[thelist] Beginner Question on XML plus Content Management challenge

Martin martin at members.evolt.org
Wed Jul 25 14:52:04 CDT 2001


nate koechley wrote on 25/7/01 7:20 pm

>> I'm curious as to what exactly the difference is 
>>between XML and HTML? I looked at the code on 
>>dante's form and most of it looked like HTML to me. 
>>Anyone care to tackle giving me a definition and 
>>sample of some of these terms?
>
>If the XML is done right, you _will_ just see HTML in 
>the browser, becuase it gets rendered/transformed 
>into HTML. Much like php, or cf, or something. 

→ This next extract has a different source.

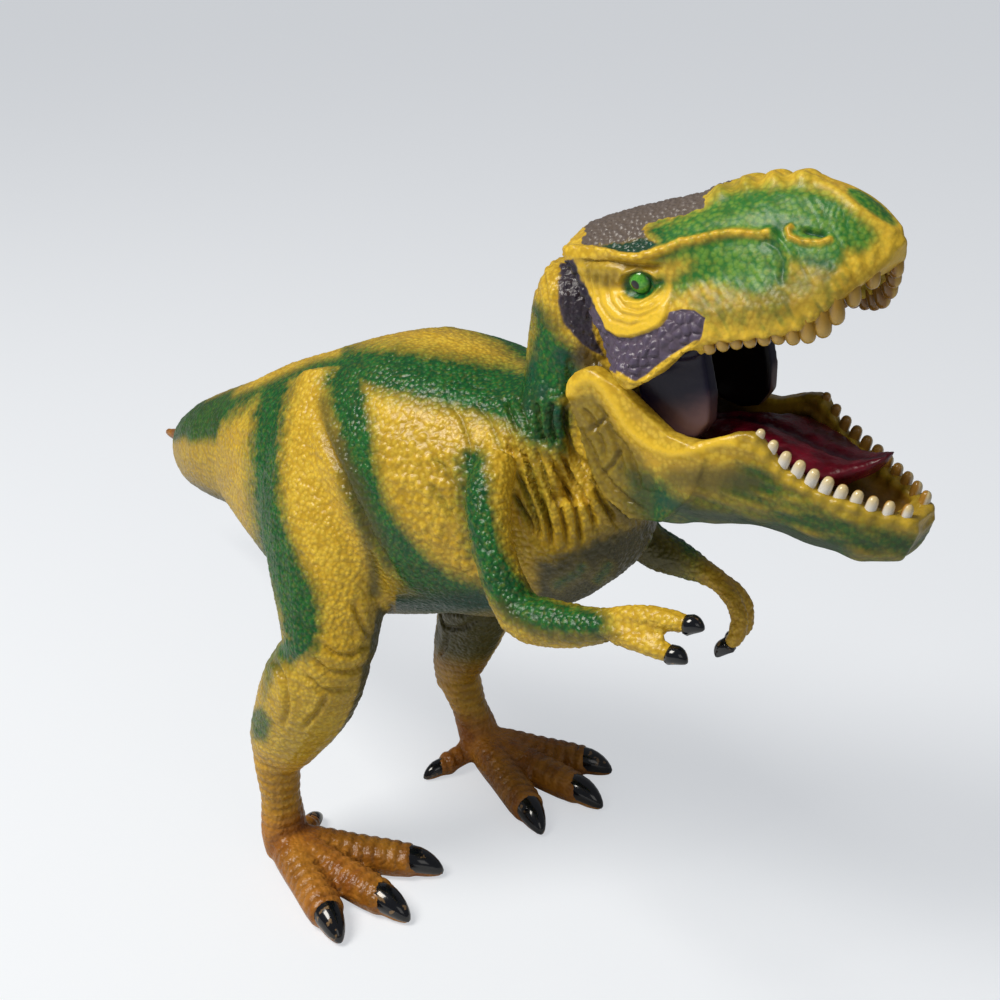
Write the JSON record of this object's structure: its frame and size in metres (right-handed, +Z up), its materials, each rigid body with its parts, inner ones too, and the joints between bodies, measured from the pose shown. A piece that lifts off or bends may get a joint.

Although this could conceivably be done by the client
(ie5 can render xml with xsl). I was looking at a site
at work today (url on the work machine sorry) which
was all XML.

The main difference is that XML is structured data -
you describe both the data and its structure, then use
XSL to define its presentation.

The problem comes when some of your content isn't
really structured. Most web pages of content (as opposed
to functionality like a shopping cart) are fairly unstructured -
you can't describe the content beyond 'headers', 'lists' and
'body paragraph', which doesn't tell you a lot about the content in 
question.

Compare this to a shopping cart product page, where you
may have 'product name', 'product description', 'product
features' etc etc, which may be presented as headers, 
body paragraphs and lists.

This is a key challenge of content management - to make life
easy for your CM System, all content should be structured. But that
leaves you with very little flexibility within your pages.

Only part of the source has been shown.